**Exercise directions**
Tally up the lines where the string "None" appears; reply with the number only.

**Supplied records**
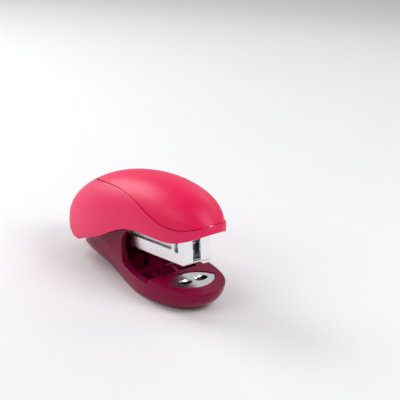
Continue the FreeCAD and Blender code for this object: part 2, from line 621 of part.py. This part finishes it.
def main():
    base = base_shell()
    save("base_shell", base)
    save("anvil_plate", anvil_plate())
    save("pivot_pin", cyl(HX, -PIN_HALF, HZ, PIN_R, 2 * PIN_HALF, (0, 1, 0)))
    save("base_spring", base_spring())
    r = rivet(SPRING_RIV_X, 0, 2.2, 4.34, 0.7, 1.15, 0.5, foot=False)
    save("base_spring_rivet", r)

    save("magazine_channel", from_mag(magazine_channel()))
    save("staple_core", from_mag(staple_core()))
    riv = [rivet(x, y, MAG_BOT, MAG_BOT + SHEET + 0.6, 0.5, 0.64, 0.25) for x in (6.0, 30.0) for y in (-2.35, 2.35)]
    save("core_rivets", from_mag(Part.makeCompound(riv)))
    save("staple_strip", from_mag(staple_strip()))
    save("pusher_rod", from_mag(pusher_rod()))
    save("rod_clip", from_mag(rod_clip()))
    save("pusher_spring", from_mag(coil(2.85, 10.97, 15, 1.26, 0.34, ROD_Z)))
    save("pusher", from_mag(pusher()))

    save("handle_frame", from_mag(handle_frame()))
    save("driver_blade", from_mag(driver_blade()))
    save("blade_rivets", from_mag(blade_rivets()))
    save("handle_spring", from_mag(handle_spring()))
    hr = fuse(on_plate(RIV_X, -1.06, 0.02, 0.7), on_plate(RIV_X, 0.02, 0.42, 1.3), on_plate(RIV_X, -1.46, -1.06, 1.3))
    save("handle_spring_rivet", from_mag(hr))

    cap, skirt, inner = cover_parts()
    cap, skirt = to_part(cap), to_part(skirt)
    # screw bosses hang from the cap onto the handle frame
    inner_p = to_part(inner)
    screws = []
    for x in SCREW_X:
        b = on_plate(x, 0.02, 14, 2.1)
        b = from_mag(b).common(to_part(cover_solid(0.5)))
        b = b.cut(to_part(below(SEAM, 0.5)).common(box(-100, 100, 6, 7, 0, 1)))
        cap = cap.fuse(b)
        cap = cap.cut(from_mag(on_plate(x, -1, 6.6, 0.8)))
        s = on_plate(x, -0.8, 6.2, 0.78).fuse(on_plate(x, -1.65, -0.73, 1.7))
        # cross recess in the head
        q = FreeCAD.Placement(V(x, 0, frame_top_z(x)), FreeCAD.Rotation(V(0, 1, 0), -math.degrees(PLATE_A)))
        for c in (box(-1.2, 1.2, -0.2, 0.2, -2.0, -1.25), box(-0.2, 0.2, -1.2, 1.2, -2.0, -1.25)):
            c.Placement = q.multiply(c.Placement)
            s = s.cut(c)
        screws.append(from_mag(s.removeSplitter()))
    save("cover_cap", cap)
    save("cover_skirt", skirt)
    save("cover_screws", Part.makeCompound(screws))


main()
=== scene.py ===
import json
import math

import bpy
import numpy as np
from mathutils import Matrix, Vector


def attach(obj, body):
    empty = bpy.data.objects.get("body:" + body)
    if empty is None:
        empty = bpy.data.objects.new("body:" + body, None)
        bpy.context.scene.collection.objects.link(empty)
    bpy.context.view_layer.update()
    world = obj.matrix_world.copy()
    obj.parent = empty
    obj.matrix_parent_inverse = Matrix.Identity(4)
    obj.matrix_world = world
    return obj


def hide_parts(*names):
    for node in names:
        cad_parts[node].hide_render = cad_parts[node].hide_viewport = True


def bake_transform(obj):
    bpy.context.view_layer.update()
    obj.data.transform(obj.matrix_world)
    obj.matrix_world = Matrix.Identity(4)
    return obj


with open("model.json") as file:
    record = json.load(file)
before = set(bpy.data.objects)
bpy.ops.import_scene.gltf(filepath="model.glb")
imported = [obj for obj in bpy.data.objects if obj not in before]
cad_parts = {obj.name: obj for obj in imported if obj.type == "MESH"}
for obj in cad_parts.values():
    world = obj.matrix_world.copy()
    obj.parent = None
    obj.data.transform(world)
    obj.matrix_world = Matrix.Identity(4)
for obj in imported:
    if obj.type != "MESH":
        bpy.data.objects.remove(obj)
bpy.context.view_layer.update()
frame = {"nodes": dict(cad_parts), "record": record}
NODES = frame["nodes"]

MM = 0.001
MID = 22.29
RAKE = math.radians(1.6)
LIFT = 3.5


# ------------------------------------------------------------------ helpers
def curve(pts):
    """smooth monotone interpolation through a table of (x, value)"""
    xs = [p[0] for p in pts]
    ys = [p[1] for p in pts]
    n = len(xs)
    h = [xs[i + 1] - xs[i] for i in range(n - 1)]
    d = [(ys[i + 1] - ys[i]) / h[i] for i in range(n - 1)]
    m = [d[0]] + [0.0] * (n - 2) + [d[-1]]
    for i in range(1, n - 1):
        if d[i - 1] * d[i] > 0:
            w1, w2 = 2 * h[i] + h[i - 1], h[i] + 2 * h[i - 1]
            m[i] = (w1 + w2) / (w1 / d[i - 1] + w2 / d[i])

    def f(x):
        x = min(max(x, xs[0]), xs[-1])
        i = 0
        while i < n - 2 and x > xs[i + 1]:
            i += 1
        t = (x - xs[i]) / h[i]
        return (ys[i] * (1 + 2 * t) * (1 - t) ** 2 + ys[i + 1] * t * t * (3 - 2 * t)
                + h[i] * (m[i] * t * (1 - t) ** 2 - m[i + 1] * t * t * (1 - t)))
    return f


def place(p):
    """from the anvil plane's frame, in mm, to the row frame, in metres"""
    x, y, z = p
    c, s = math.cos(RAKE), math.sin(RAKE)
    return ((x * c + z * s + MID) * MM, y * MM, (-x * s + z * c + LIFT) * MM)


def mesh_object(name, verts, faces, body, smooth=True):
    me = bpy.data.meshes.new(name)
    me.from_pydata([tuple(v) for v in verts], [], faces)
    me.validate()
    me.update()
    ob = bpy.data.objects.new(name, me)
    bpy.context.scene.collection.objects.link(ob)
    if smooth:
        for p in me.polygons:
            p.use_smooth = True
    return ob


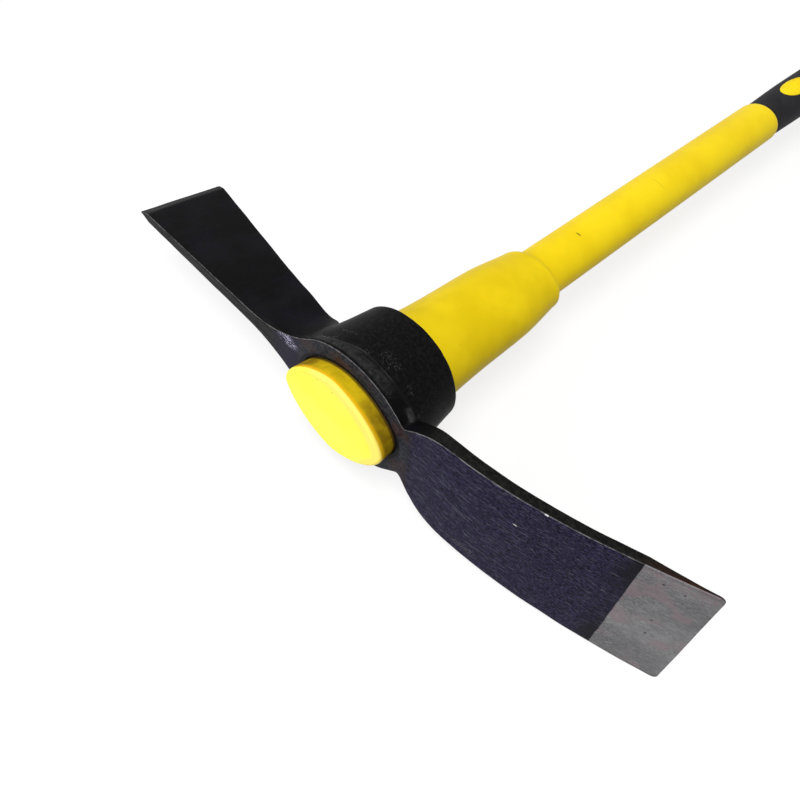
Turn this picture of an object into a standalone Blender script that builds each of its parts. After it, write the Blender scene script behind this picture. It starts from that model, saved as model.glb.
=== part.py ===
# Cutter mattock: a forged head with an adze and an axe, slipped onto a plastic-jacketed fibreglass handle.
# Metres, +Z up. The handle runs along +Y from the centre of its head-end face. The adze points to +X and
# the axe to -X. The tool lies on its side, so the adze's cutting edge is upright and the axe's lies level.

import math

import bmesh
import bpy
import numpy as np

# Handle
HANDLE_LENGTH = 0.900
CAP_PROUD = 0.0112  # how far the handle's head end stands out of the eye
CAP_X = 0.0710
CAP_Z = 0.0526
CAP_POINTEDNESS = 1.62  # superellipse exponent of the cap's face: 2 is a plain ellipse
CAP_EDGE_RADIUS = 0.0019
CAP_WALL = 0.012  # solid plastic in front of the core
EYE_POINTEDNESS = 1.80  # the same of the eye's front mouth
BOSS_WAIST = 0.035  # how far behind the eye the boss's first fall ends
BOSS_WAIST_X = 0.0544
BOSS_WAIST_Z = 0.0430
BOSS_BELLY = 0.070  # how far behind the eye the barrel starts to close
BOSS_BELLY_X = 0.0528
BOSS_BELLY_Z = 0.0396
BOSS_LENGTH = 0.1010
BOSS_END_X = 0.0456
BOSS_END_Z = 0.0330
SHOULDER_LENGTH = 0.006
SHAFT_X = 0.0346
SHAFT_Z = 0.0276
SHAFT_END_X = 0.0340
SHAFT_END_Z = 0.0290
SHAFT_END_ROUND = 0.0045
CORE_X = 0.0210
CORE_Z = 0.0150

# Grip
GRIP_REACH = 0.4462  # from the head-end face to the grip's front edge
GRIP_START_X = 0.0318
GRIP_START_Z = 0.0254
GRIP_X = 0.0344
GRIP_Z = 0.0278
GRIP_SWELL_LENGTH = 0.060
GRIP_WALL = 0.0022
POMMEL_X = 0.0420
POMMEL_Z = 0.0350
POMMEL_LENGTH = 0.045
POMMEL_ROUND = 0.007
BUTT_WALL = 0.008
WINDOW_COUNT = 5
WINDOW_LENGTH = 0.040
WINDOW_WIDTH = 0.0175
FIRST_WINDOW = 0.051  # from the grip's start to the first window's centre
LAST_WINDOW = 0.085  # from the last window's centre to the butt
PAD_RISE = 0.0004

# Eye of the head
EYE_DEPTH = 0.0430
EYE_FRONT_X = 0.0852
EYE_FRONT_Z = 0.0694
EYE_REAR_X = 0.0708
EYE_REAR_Z = 0.0678
EYE_REAR_FULLNESS = 2.06  # superellipse exponent of the collar's rear rim
RIM_DEPTH = 0.0092  # the forging's front band, which the blades grow out of
RIM_AXE_DEPTH = 0.005  # the band narrows to this towards the axe
RIM_AXE_REACH = 0.025
RIM_STEP_X = 0.0016  # how far the band stands out from the collar behind it
RIM_STEP_Z = 0.0010
COLLAR_AXE_REACH = 0.0475  # the collar's front is drawn out to a point towards the axe
COLLAR_AXE_POINTEDNESS = 1.75
COLLAR_AXE_FADE = 0.022  # how far behind the eye's front that point has gone
COLLAR_LEAN = 0.0009  # how much nearer the adze the collar's rear lies than its front
COLLAR_EDGE_RADIUS = 0.0015
BORE_FRONT_X = 0.0688
BORE_FRONT_Z = 0.0494
BORE_REAR_X = 0.0586
BORE_REAR_Z = 0.0488
BORE_CHAMFER = 0.0006

# Adze
ADZE_REACH = 0.1878  # from the handle's axis to the cutting edge
ADZE_EDGE_WIDTH = 0.0816
ADZE_SHOULDER_WIDTH = 0.0650
ADZE_NECK_REACH = 0.032
ADZE_SHOULDER_REACH = 0.072
ADZE_NECK_FILLET = 0.005
ADZE_DIP = 0.0020  # the plate first leans this far forward of the eye
ADZE_SWEEP = 0.0203  # then its edge lies this far behind the eye's front
ADZE_SWEEP_CURVE = 1.63
ADZE_NECK_THICKNESS = 0.010
ADZE_SHOULDER_THICKNESS = 0.0070
ADZE_THICKNESS = 0.0052
ADZE_EDGE_THICKNESS = 0.0012
ADZE_GROUND_LENGTH = 0.031
ADZE_CORNER_RADIUS = 0.003

# Axe
AXE_REACH = 0.1933
AXE_EDGE_WIDTH = 0.0532
AXE_MID_WIDTH = 0.0388
AXE_MID_REACH = 0.100
AXE_ROOT_WIDTH = 0.0303
AXE_ROOT_REACH = 0.045
AXE_JOIN_WIDTH = 0.0262  # where the blade comes out of the collar
AXE_JOIN_REACH = 0.036
AXE_SETBACK = 0.0082  # how far the front side leans back towards the edge
AXE_ROOT_THICKNESS = 0.0096
AXE_TIP_THICKNESS = 0.0070
AXE_EDGE_THICKNESS = 0.0010
AXE_BEVEL_LENGTH = 0.0075
AXE_EDGE_SKEW = 0.0080  # how much further the edge's front corner reaches
AXE_NECK_REACH = 0.030
AXE_CHEEK_REACH = 0.084
AXE_CHEEK_DROP = 0.006  # behind their front edge the cheeks fall by this, so the collar stands proud of them
AXE_DROP_DEPTH = 0.004  # within this depth
AXE_DROP_REACH = 0.076  # where the fall has faded out
FORGING_EDGE_RADIUS = 0.0011
THIN_EDGE_SHARE = 0.45  # a corner's greatest radius, as a share of the bar's thickness there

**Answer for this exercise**
3